King William Historic District
The King William Historic District is located south of downtown and bordered by Durango, South St. Mary’s, Eagleland and the San Antonio River. The district encompasses land that was once irrigated farmland belonging to the Mission San Antonio de Valero, commonly known as the Alamo.
When the mission was secularized in 1793, the lands were divided among the resident Indian families from the mission or sold at public auction. In the 1860s the area was subdivided into lots and laid out with the present streets. It was about this time in the mid-nineteenth century that a great many Germans, who had immigrated to Texas in the 1840s, began to settle in this area and it became known as "Sauerkraut Bend" to the rest of San Antonio. In the early 1900s, the King William area began to wane as a fashionable neighborhood, and by 1920, many of the original home builders had died and their children moved to other parts of San Antonio.
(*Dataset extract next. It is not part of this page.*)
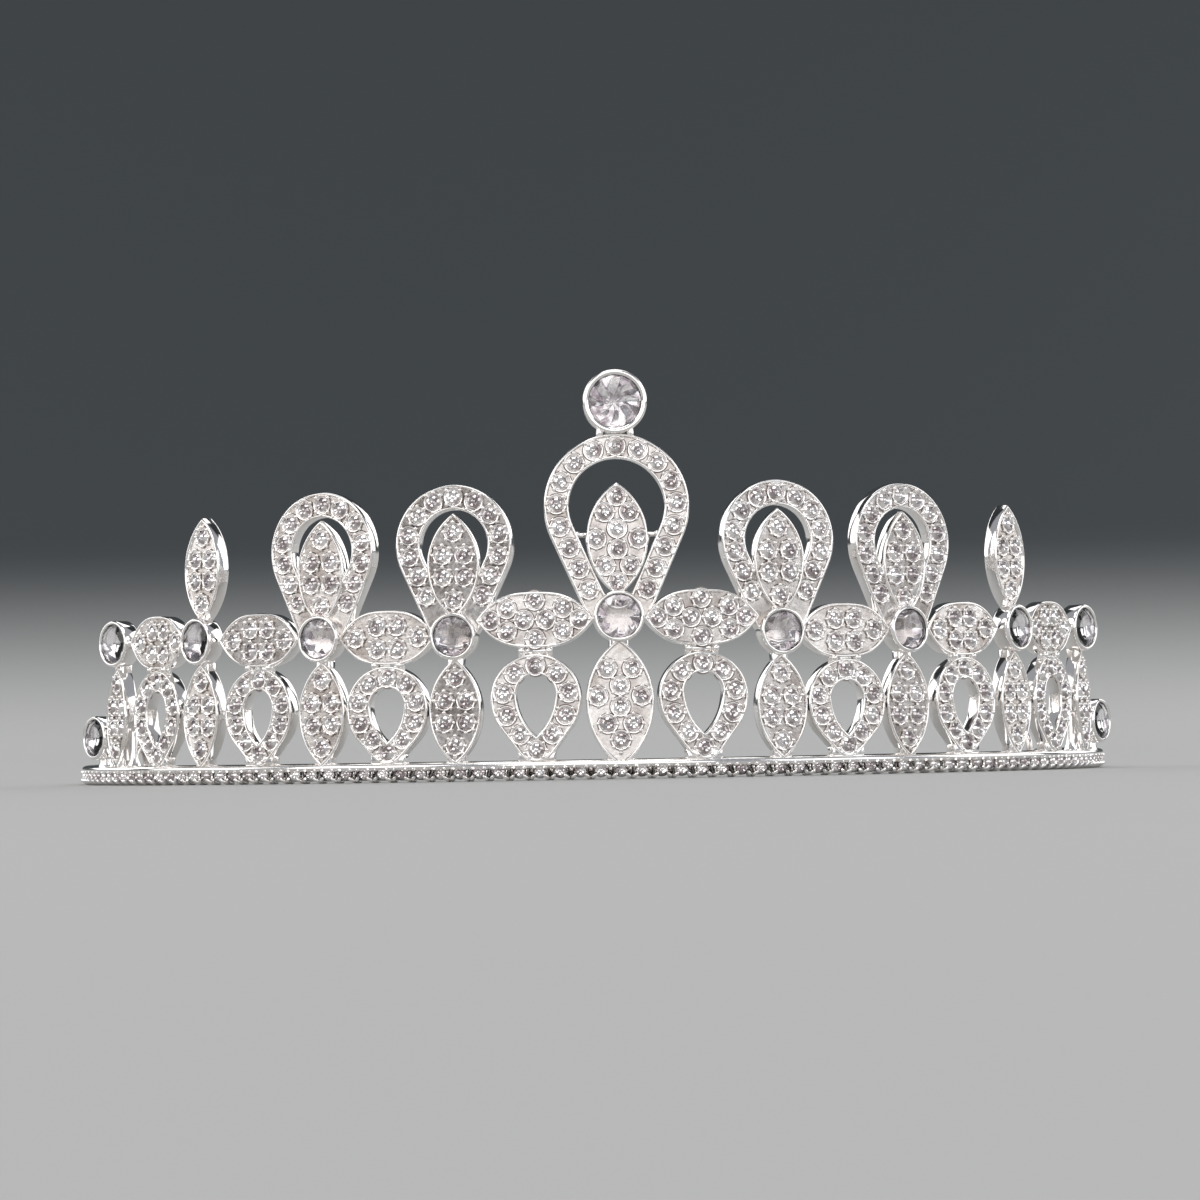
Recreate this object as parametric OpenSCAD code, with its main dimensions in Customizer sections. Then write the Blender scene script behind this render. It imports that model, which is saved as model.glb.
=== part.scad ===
// Bridal tiara: stone-set castings soldered onto a claw-chain rail.
// +Z is up, the front faces -Y and the rail stands on the XY plane.
// The rail is an arc. Its castings are flat and stand tangent to that arc, leaning a little inwards.

/* [Rail] */
// Radius of the outer face of the rail stones, half the overall width
rail_r = 74; // [72:0.5:78]
// Height of the rail
rail_h = 2.8; // [2.6:0.1:3]
// Angle from the front centre to each end of the rail
rail_end = 111; // [100:1:113]
// Thickness of the flat strip behind the claw chain
band_t = 0.8; // [0.6:0.1:1]
// Distance from one rail stone to the next
chain_pitch = 2.8; // [2.7:0.05:3]
// Radius of a rail stone
chain_stone_r = 1.05; // [0.9:0.05:1.05]
// Depth of a rail cup, from the strip to its open face
cup_depth = 1.7; // [1.5:0.1:1.9]
// Hole radius of the eyelet at each end of the rail
eyelet_r = 1.6; // [1.2:0.1:1.8]

/* [Crown] */
// Inward lean of the crown
lean = 2; // [0:0.5:4]
// Angles from the front centre to the side stems
stem_angles = [18, 33.8, 51.4, 70]; // [16:0.1:72]
// Angles from the front centre to the drops and to the leaves above them
drop_angles = [9.1, 25.8, 42.4, 59.8]; // [8:0.1:61]
// Angle from the front centre to the stone at each end of the crown
end_angle = 76; // [75:0.5:78]
// Turn of the last two stones on each side, back towards the front
end_turn = 16; // [0:1:18]
// Thickness of every casting
cast_t = 1.8; // [1.6:0.1:2]
// Height of the raised lip around a casting
lip_h = 0.25; // [0.2:0.05:0.3]
// Width of the raised lip
lip_w = 0.35; // [0.3:0.05:0.4]
// Height of the front centre setting above the rail
front_setting_v = 19.6; // [19:0.1:20]
// Height of the side settings above the rail
side_setting_v = 17.2; // [17:0.1:17.6]
// Height of the first leaf above the rail
front_leaf_v = 19.3; // [19:0.1:19.6]

/* [Stones] */
// Radius of a small set stone
pave_r = 1.15; // [1:0.05:1.2]
// Radius of a side setting's stone
side_stone_r = 2.7; // [2.5:0.1:2.8]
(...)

During the 1930s and 1940s the neighborhood declined. Many of the fine old homes were converted into apartments and only a few of the earlier settlers remained. In 1968, the King William neighborhood became San Antonio's first designated historic district. In 1972, King William was listed as a National Register Historic District and was expanded in 1984 to include the area of more modest late 19th and early 20th century homes between S. Alamo and S. St. Mary's Streets. On the south bank of the San Antonio River, residences have been preserved and often reincarnated into cafes, art galleries, museums and shops.